### Instructions to follow
Output the material below in full, exactly as it is.

▬▬▬

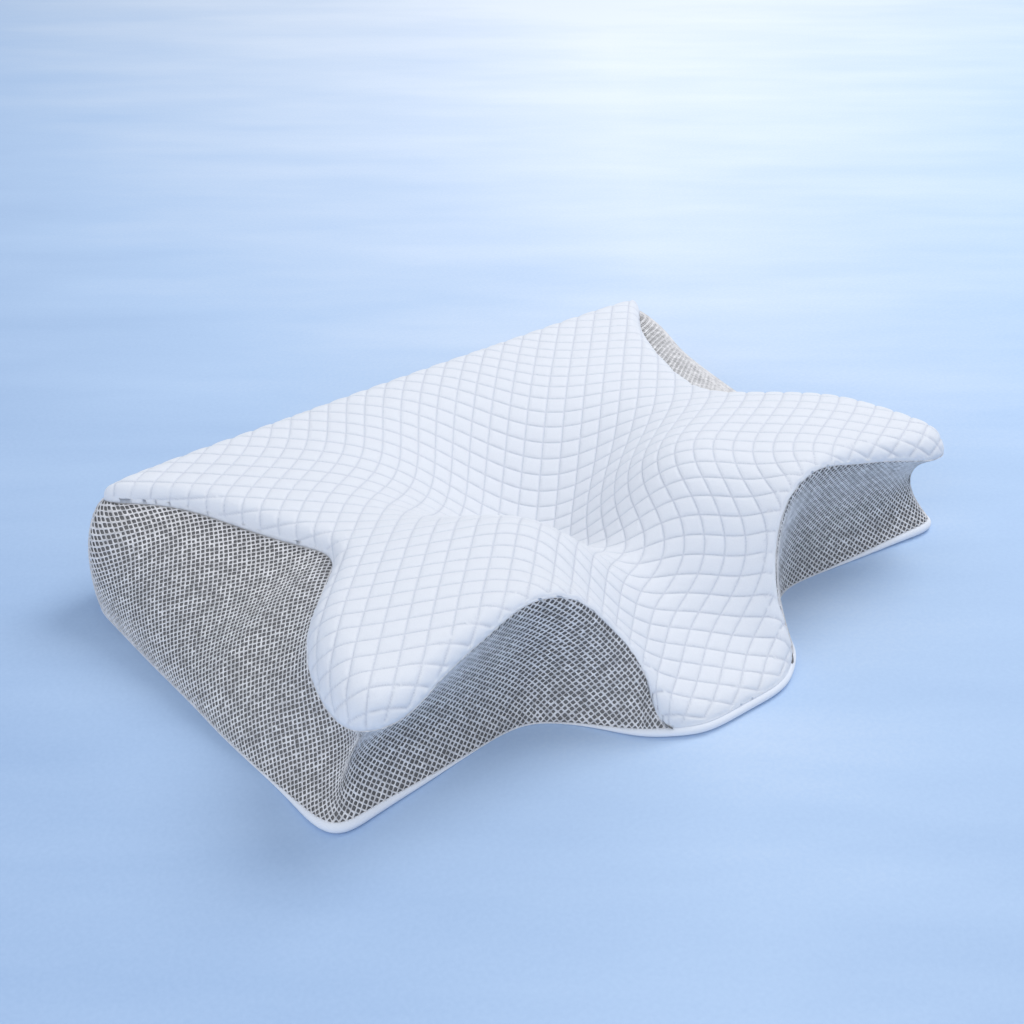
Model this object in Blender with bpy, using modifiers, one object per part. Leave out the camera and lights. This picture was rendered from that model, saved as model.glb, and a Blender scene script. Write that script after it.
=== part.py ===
"""Butterfly cervical contour pillow: a foam core in a liner, inside a zipped cover.

The cover is one skin around the foam. Stations round the edge say where the skin's top
seam and base seam run, and a table of heights says how the top surface rolls. Every panel
is a patch of that skin, made thick towards the inside along the skin's own normals, so
that neighbouring panels meet in mitred seams and the liner and foam nest inside them.
Frame: +X to the sleeper's left, +Y towards the back edge, +Z up, base on z = 0.
"""
import math

import bmesh
import bpy
import numpy as np
from mathutils import Matrix, Vector

MM = 0.001

# ---------------------------------------------------------------- driving dimensions (mm)

# Half of the edge, from the front middle to the back middle: top seam x, y, z | base seam x, y, z |
# how far the side wall bulges by its top, by its base
STATIONS = [
    (0, -214, 7, 0, -214, 7, 0, 0),          # tongue, middle of its front edge
    (38, -212, 7, 38, -212, 7, 0, 0),
    (59, -202, 7, 59, -202, 7, 0, 0),        # tongue corner, where the side wall starts
    (67, -178, 45, 78, -186, 6, 2, -6),
    (83, -157, 80, 96, -160, 4, 4, -12),
    (104, -147, 104, 114, -139, 3, 2, -14),
    (138, -142, 114, 136, -127, 3, -2, -14),   # front notch
    (174, -144, 107, 170, -127, 3, -8, -16),
    (220, -152, 97, 222, -133, 5, -18, -20),
    (260, -160, 88, 268, -138, 7, -28, -26),
    (284, -146, 84, 296, -136, 8, -32, -30),   # wing tip over the base corner
    (280, -100, 82, 302, -95, 5, -30, -26),
    (254, -48, 84, 302, -45, 3, -6, -12),
    (208, -5, 88, 302, 0, 3, 24, 0),
    (192, 18, 91, 301, 25, 3, 46, 2),        # side notch, over a sloping shelf
    (197, 55, 86, 300, 60, 3, 60, 4),
    (216, 108, 84, 299, 110, 3, 62, 6),
    (246, 165, 86, 297, 165, 3, 52, 8),
    (274, 200, 85, 288, 199, 4, 32, 8),      # back corner
    (252, 208, 86, 252, 215, 4, 3, -2),
    (150, 208, 88, 150, 215, 4, 1, -3),
    (0, 208, 88, 0, 215, 4, 1, -3),          # back edge, middle
]
WALL_STARTS = 2  # the station at which top seam and base seam part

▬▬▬

### Complete answer
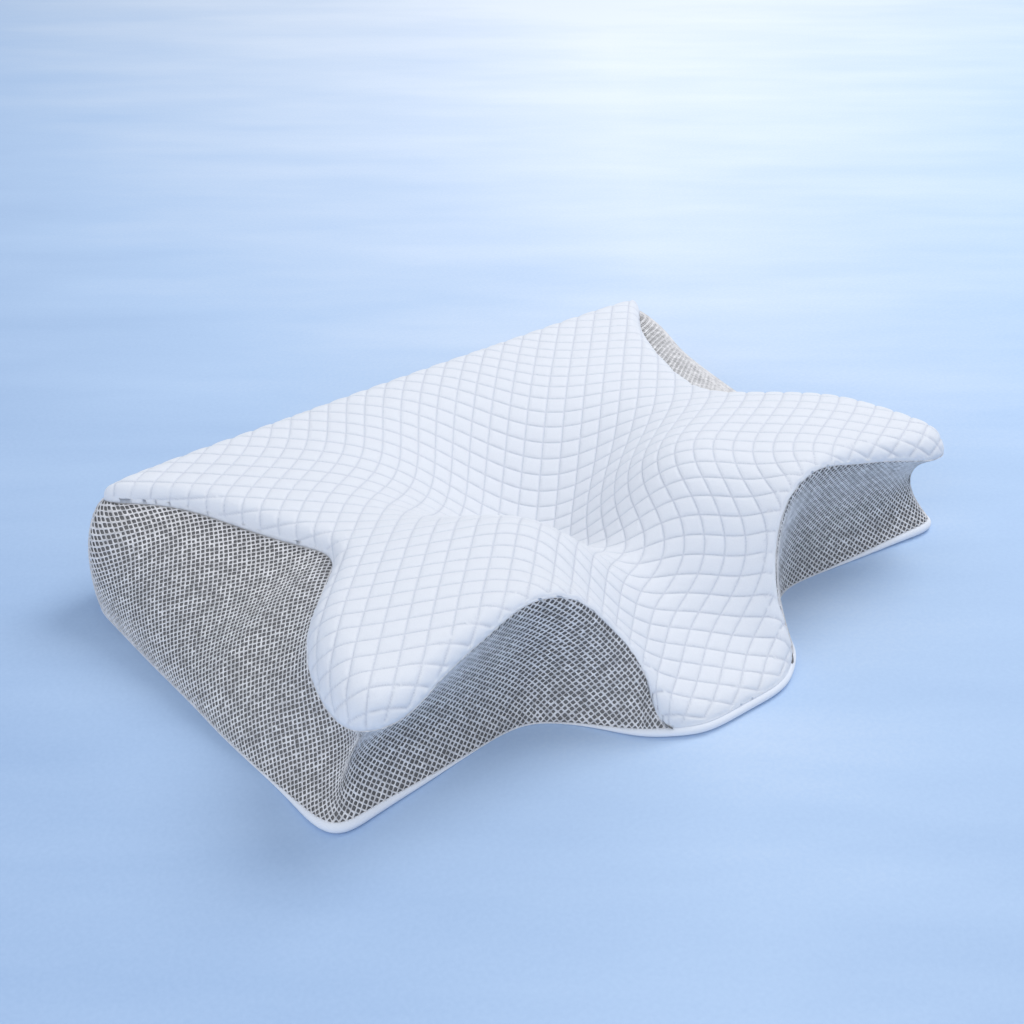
Model this object in Blender with bpy, using modifiers, one object per part. Leave out the camera and lights. This picture was rendered from that model, saved as model.glb, and a Blender scene script. Write that script after it.
=== part.py ===
"""Butterfly cervical contour pillow: a foam core in a liner, inside a zipped cover.

The cover is one skin around the foam. Stations round the edge say where the skin's top
seam and base seam run, and a table of heights says how the top surface rolls. Every panel
is a patch of that skin, made thick towards the inside along the skin's own normals, so
that neighbouring panels meet in mitred seams and the liner and foam nest inside them.
Frame: +X to the sleeper's left, +Y towards the back edge, +Z up, base on z = 0.
"""
import math

import bmesh
import bpy
import numpy as np
from mathutils import Matrix, Vector

MM = 0.001

# ---------------------------------------------------------------- driving dimensions (mm)

# Half of the edge, from the front middle to the back middle: top seam x, y, z | base seam x, y, z |
# how far the side wall bulges by its top, by its base
STATIONS = [
    (0, -214, 7, 0, -214, 7, 0, 0),          # tongue, middle of its front edge
    (38, -212, 7, 38, -212, 7, 0, 0),
    (59, -202, 7, 59, -202, 7, 0, 0),        # tongue corner, where the side wall starts
    (67, -178, 45, 78, -186, 6, 2, -6),
    (83, -157, 80, 96, -160, 4, 4, -12),
    (104, -147, 104, 114, -139, 3, 2, -14),
    (138, -142, 114, 136, -127, 3, -2, -14),   # front notch
    (174, -144, 107, 170, -127, 3, -8, -16),
    (220, -152, 97, 222, -133, 5, -18, -20),
    (260, -160, 88, 268, -138, 7, -28, -26),
    (284, -146, 84, 296, -136, 8, -32, -30),   # wing tip over the base corner
    (280, -100, 82, 302, -95, 5, -30, -26),
    (254, -48, 84, 302, -45, 3, -6, -12),
    (208, -5, 88, 302, 0, 3, 24, 0),
    (192, 18, 91, 301, 25, 3, 46, 2),        # side notch, over a sloping shelf
    (197, 55, 86, 300, 60, 3, 60, 4),
    (216, 108, 84, 299, 110, 3, 62, 6),
    (246, 165, 86, 297, 165, 3, 52, 8),
    (274, 200, 85, 288, 199, 4, 32, 8),      # back corner
    (252, 208, 86, 252, 215, 4, 3, -2),
    (150, 208, 88, 150, 215, 4, 1, -3),
    (0, 208, 88, 0, 215, 4, 1, -3),          # back edge, middle
]
WALL_STARTS = 2  # the station at which top seam and base seam part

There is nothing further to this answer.